A piece published Thursday in the New York Times explores Donald Trump’s penchant for writing letters to his friends and enemies alike.
Dispatched from the desk of Donald J. Trump on official stationary or in the form of marker scrawl on top of unflattering newspaper clippings, it seems no one is safe from Trump’s poison pen.
Once such instance was a 1985 letter Trump sent to Ed Koch, New York City’s mayor at the time, complaining about hot dog vendors clogging up his beloved Fifth Avenue.
As the location of Trump Tower, Fifth Avenue has a special place in the Donald’s tiny heart. If he’s a blustering, big-headed wizard projecting the illusion of power, Fifth Ave is his yellow brick road. In the letter, Trump takes exception to “one of the truly great streets of America” being “overrun by peddlars and food vendors.”

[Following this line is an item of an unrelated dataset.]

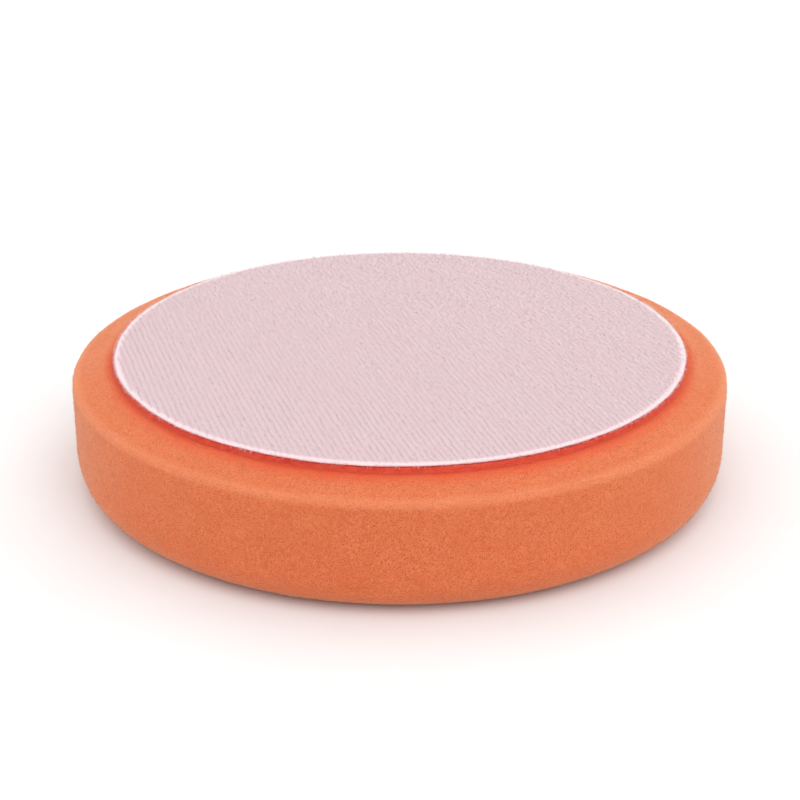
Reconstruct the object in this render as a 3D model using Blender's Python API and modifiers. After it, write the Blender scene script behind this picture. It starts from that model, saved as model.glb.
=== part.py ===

Proving that hyperbole has always been his modus operandi Trump also complains to Koch about “ketchup and mustard splattered” sidewalks, calling the state of affairs “disgraceful” and the vendors “filthy” and rather apocalyptically predicting that the existence of hot dog vendors slinging dirty weenies would drive away the fashion industry, saying, “As the filthy food carts come in, the Guccis, Jourdans, et cetera will leave, and with them both prestige and taxes will be lost to the City forever.”
He also complains about a “humongous” vegetable stand.
The letter simultaneously touches on Trump’s obsession with cleanliness (he’s a well-known germaphobe) and paradoxical relationship with food. The bumptious billionaire is known to shovel down steaks, burgers, and Haagen-Dazs but appears to have a love-hate relationship with junk food, lambasting prior rival John Kasich for his supposedly “disgusting” eating habits.
Underlying that disgust, however, is a rich weenie simply worrying about his property values.